As mentioned above, jobs data was mixed last week as the ADP private sector payroll report added 173,000 new jobs while the weekly jobless claims fell to 267,000, the 65th consecutive week that claims have been below 300,000, a sign of a healthy labor market. U.S. consumer spending was better than expected in April and registered its biggest increase in more than six years, surging 1%. The May ISM manufacturing index also expanded for the third straight month and April factory orders recorded their biggest increase in six months. The economic news wasn’t all positive, though. Construction spending in April dropped by nearly 2%, the largest drop in over five years, and the ISM non-manufacturing index or services sector index came in less than expected. The Chicago purchasing managers index (PMI) in May fell to its lowest level since February and was below estimates as businesses remain pessimistic about the outlook for the economy.
The Fed Beige Book indicated that most Federal Reserve districts in the country were seeing only “modest” or “moderate” growth through the end of May. In overseas news, the European Central Bank (ECB) left interest rates unchanged but ECB President Mario Draghi left open the possibility of additional stimulus. OPEC failed to reach an agreement on reducing oil production but U.S. crude oil inventories dropped for the week and oil ended the week at just under $49 a barrel.
For the week, the Dow Jones Industrial Average slipped 0.4% to close at 17,807 while the S&P 500 Index ended flat at 2,099. The Nasdaq Composite Index edged up 0.2% to close at 4,942.
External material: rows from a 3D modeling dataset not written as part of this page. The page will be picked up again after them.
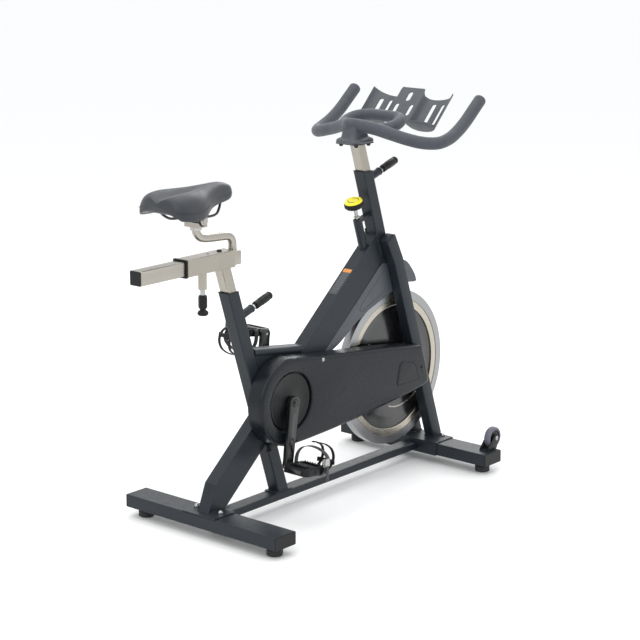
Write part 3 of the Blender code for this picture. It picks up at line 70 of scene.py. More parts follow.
def surface(name, col, rough, metal=0.0, var=0.12, rvar=0.07, grain=900.0, bump=0.12, depth=0.0004, kind="noise",
            stretch=(1, 1, 1), turn=0.0, coat=0.0, sheen=0.0, patch=14.0, painted_top_light=0.0, scratch=0.0, spec=0.5):
    m, t, b, link = nodes_of(name)
    n = t.nodes.new
    tc = n("ShaderNodeTexCoord")
    mp = n("ShaderNodeMapping")
    mp.inputs["Rotation"].default_value = (0, turn, 0)
    mp.inputs["Scale"].default_value = stretch
    link(tc.outputs["Object"], mp.inputs["Vector"])
    big = n("ShaderNodeTexNoise")
    big.inputs["Scale"].default_value = patch
    big.inputs["Detail"].default_value = 6
    link(tc.outputs["Object"], big.inputs["Vector"])
    mix = n("ShaderNodeMix")
    mix.data_type = "RGBA"
    lo = tuple(c * (1 - var) for c in col) + (1,)
    hi = tuple(min(1, c * (1 + var)) for c in col) + (1,)
    mix.inputs[6].default_value = lo
    mix.inputs[7].default_value = hi
    link(big.outputs["Fac"], mix.inputs[0])
    colour = mix.outputs[2]
    # painted top light: upward-facing faces are mixed towards pale grey, patchy with the colour noise, a painted
    # highlight from above
    if painted_top_light:
        ge = n("ShaderNodeNewGeometry")
        se = n("ShaderNodeSeparateXYZ")
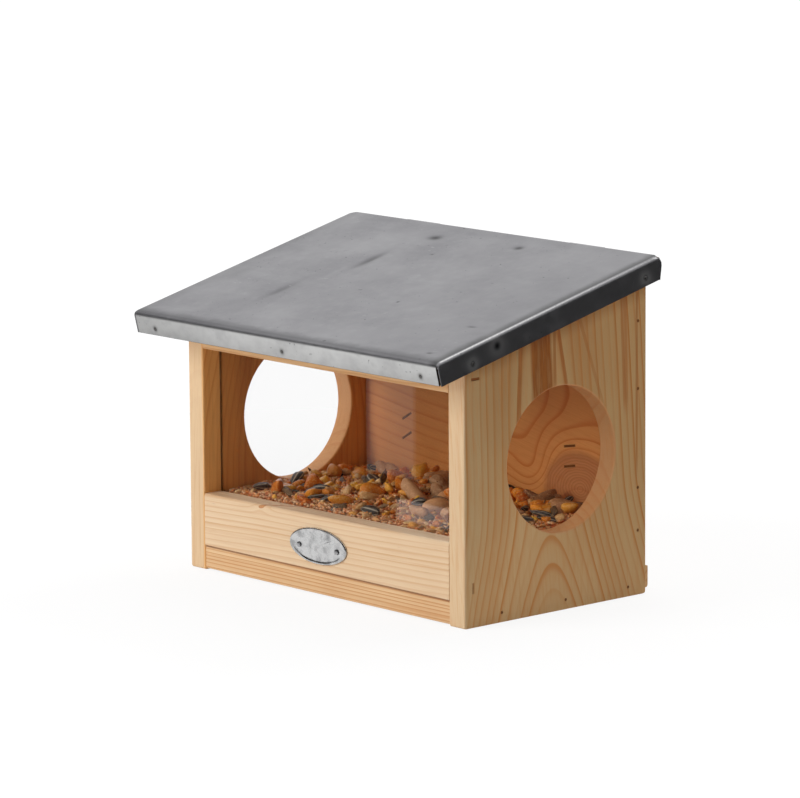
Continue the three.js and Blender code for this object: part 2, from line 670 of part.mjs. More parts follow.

It will be a very slow week for economic data with the June Michigan consumer sentiment index expected to fall slightly as consumers remain cautious about the outlook for the economy and the labor market. Federal Reserve Chair Janet Yellen is scheduled to give a speech on Monday and could provide clues about whether or not the Fed plans to raise interest rates after the weak May jobs report.
Earnings reports will also be sparse this week as Casey’s General Stores, Verifone Systems, H&R Block and J.M. Smucker are among the few companies on the agenda.
There are a number of significant potential market-moving events this month and three of them occurred last week. The outcomes of both the European Central Bank (ECB) meeting and the OPEC meeting produced no surprises and were as expected. The ECB has already implemented a massive bond buying program to stimulate the economy and there are signs that it is working. Although the ECB left interest rates unchanged, it’s possible that further easing could occur later in the year if growth does not improve. Expectations for an agreement by OPEC to limit oil production were also low as member countries have different agendas and find it difficult to reach a unanimous decision. The biggest surprise last week was the dismal May employment report, but investors chose to view it as an aberration and looked at the benefits of a weaker dollar on corporate profits. Next on the calendar in June is the Federal Open Market Committee (FOMC) meeting on the 14th and 15th. In light of the weak jobs data, it is now highly unlikely that the Fed will pull the trigger to raise rates. Soon after the Federal Reserve adjourns, the Bank of Japan meets to review its monetary policy. Like the ECB, the Bank of Japan has also put into place a massive bond buying program to jump-start its sluggish economy. While no action is expected at this meeting, the probability of additional stimulus measures is relatively high unless economic growth accelerates. The last major hurdle for the markets this month will be the Brexit vote on June 23rd that will determine whether or not the United Kingdom remains part of the European Union. Recent polls show stronger support for remaining in the union but a number of voters are undecided. A vote to exit the European Union could have political and economic consequences and lead to a decline in GDP due to reduced trade. Whatever the outcomes are for these remaining events, there is likely to be increased volatility in the markets through month-end.